POSIX v. reality: A position on O_PONIES
Posted Sep 14, 2009 18:20 UTC (Mon) by spitzak (guest, #4593) [Link]
That said, I'm fairly certain that any lseek() on the file can be a trigger that this behavior is not wanted and that the partial file should become visible at that point. Of course no guarantee until close() is called...
This has no effect on pipes. So at absolute worst, you can write a logfile writer, so instead of "foo > logfile" you write "foo | write-old-style logfile".
I very much believe the improvements to atomicity from this so vastly outweigh any incompatibility problems that they are irrelevant.
POSIX v. reality: A position on O_PONIES
Posted Sep 13, 2009 19:40 UTC (Sun) by njs (subscriber, #40338) [Link]
POSIX v. reality: A position on O_PONIES
Posted Sep 14, 2009 18:15 UTC (Mon) by spitzak (guest, #4593) [Link]
Also it is possible that the file will revert to previous behavior after a certain size is achieved.
I still feel the benifits outweigh any compatibility problems. By far the majority of programs writing files with creat() act as though it works exactly like I describe.
Atomicity
Posted Sep 17, 2009 8:17 UTC (Thu) by Nicolas.Boulay (guest, #59722) [Link]
rename() is a kind of tricks to minimise the problem of empty file after a power failure.
But what an application writer really want is a fast file system that do _atomicity_ : that means he want the previous file states or the new content of the last sys_write() and nothing else.
At the time of fsync(), i think we better need a fdone() which should be a kind of "wait on complete transaction" instead of "flush everthing quickly".
If fdone() is too long, i could use threads. If fdone() take time, it's for bandwith optimisation. One of a great linux optimisation for system without important data is to map fsync() to a void function, then everything fly :)
Is it coslty to have the behavior of open()/write()/rename() for a single sys_write() ?
Atomicity
Posted Sep 25, 2009 3:39 UTC (Fri) by xoddam (subscriber, #2322) [Link]
Rename is *not* a 'kind of trick'. By specification, it is guaranteed to be atomic in the face of concurrent readers on a working system. Unfortunately the specification has nothing to say about it with respect to unclean shutdown.

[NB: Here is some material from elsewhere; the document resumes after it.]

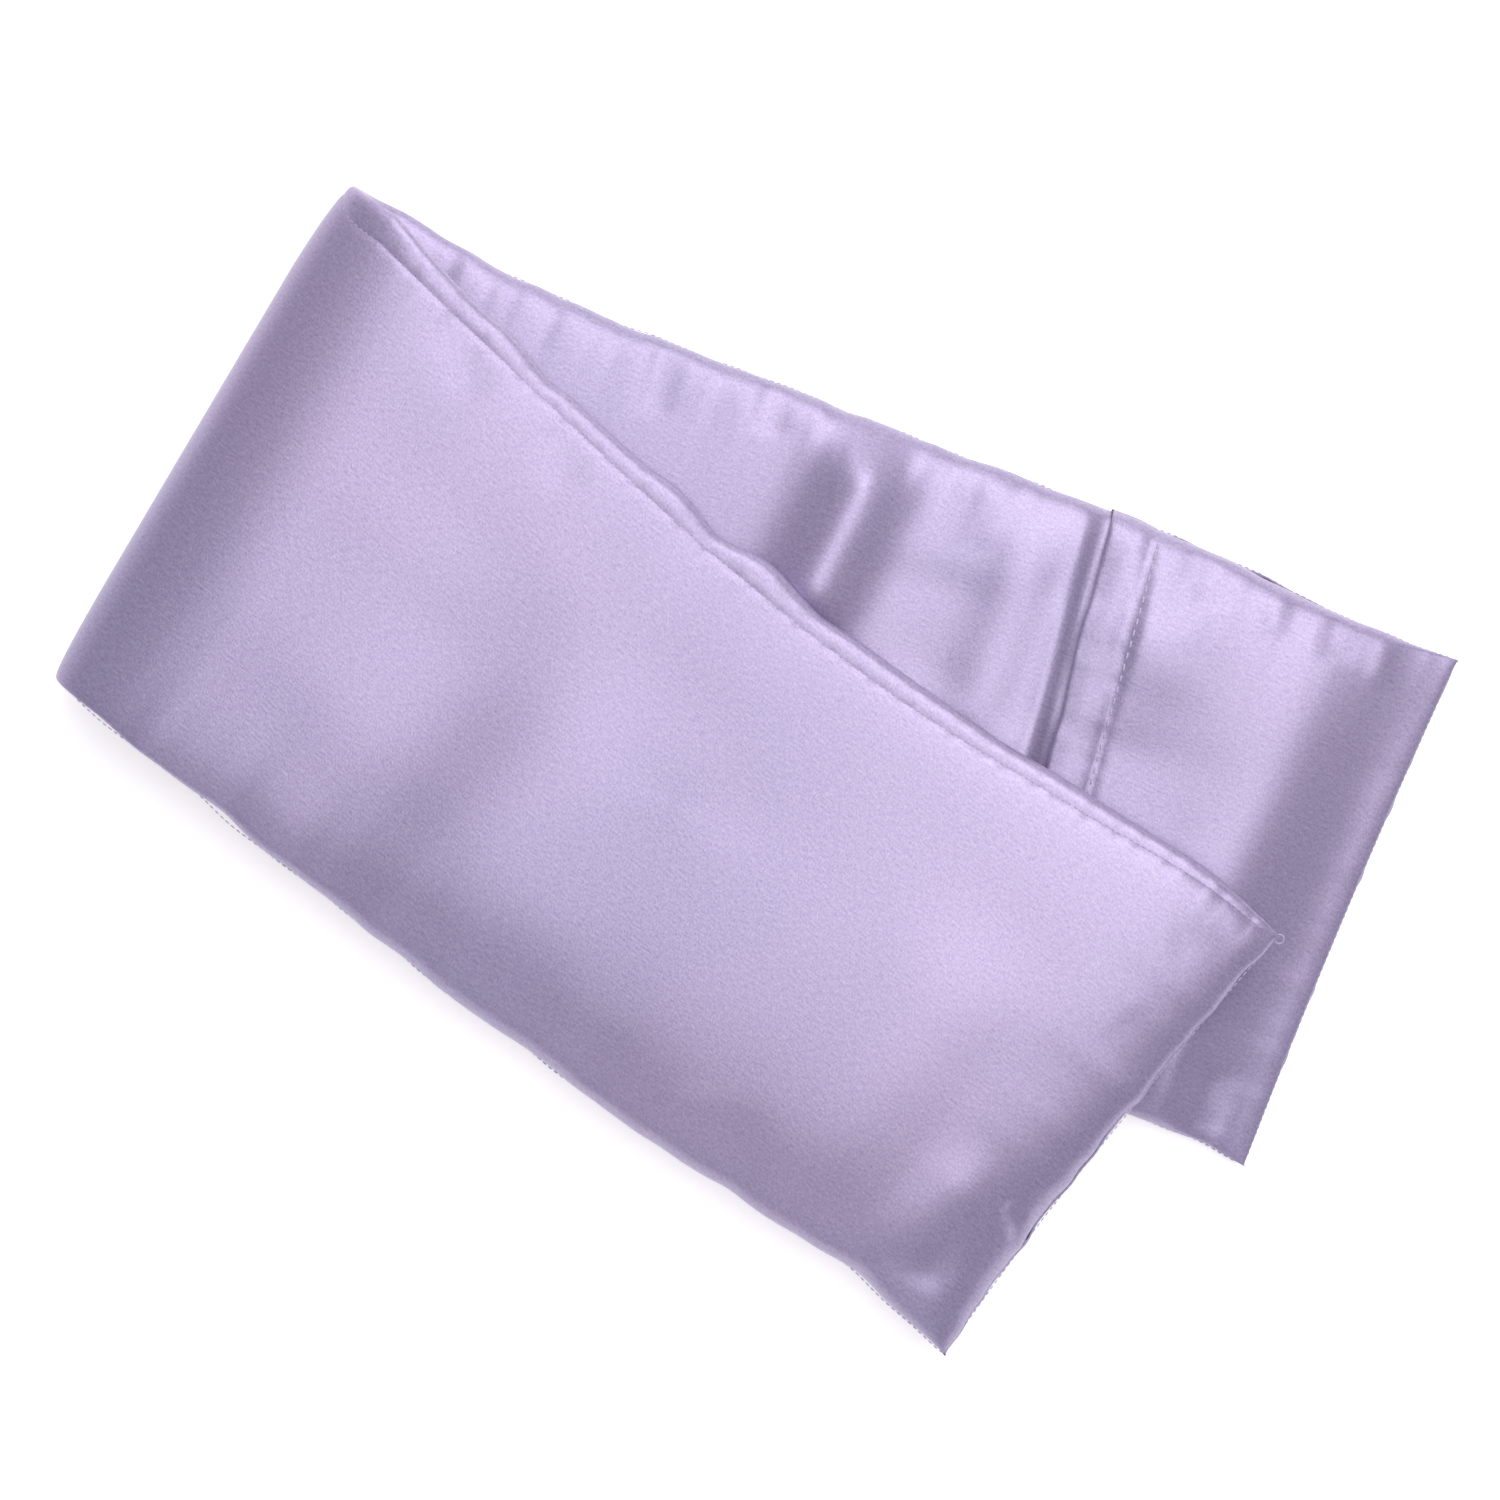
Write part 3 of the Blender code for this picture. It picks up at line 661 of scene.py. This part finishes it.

Extending the atomicity of rename() so that it still applies in the face of a successful recovery (such as a journal replay) after an unclean shutdown is perfectly logical.
Atomicity
Posted Oct 26, 2009 10:09 UTC (Mon) by Nicolas.Boulay (guest, #59722) [Link]
KB is ok, MB is not.
It's typical in any data base work. In that case, rename() have no use.
Atomicity
Posted Oct 30, 2009 4:30 UTC (Fri) by xoddam (subscriber, #2322) [Link]
Databases traditionally use very large files because their implementors have chosen to re-implement filesystem functionality at the low level for performance reasons.
Most often they use their own journalling implementations and fsync(). This is of course legitimate. But using filesystem-level rename to provide atomicity would also be perfectly reasonable.
The size of the renamed and replaced file is an implementation detail only. Rename doesn't impose a requirement to copy large hunks of data only to throw it away. The unit of replacement might be a btree node, for example.
Nothing forces an implementor to use large files for any particular purpose.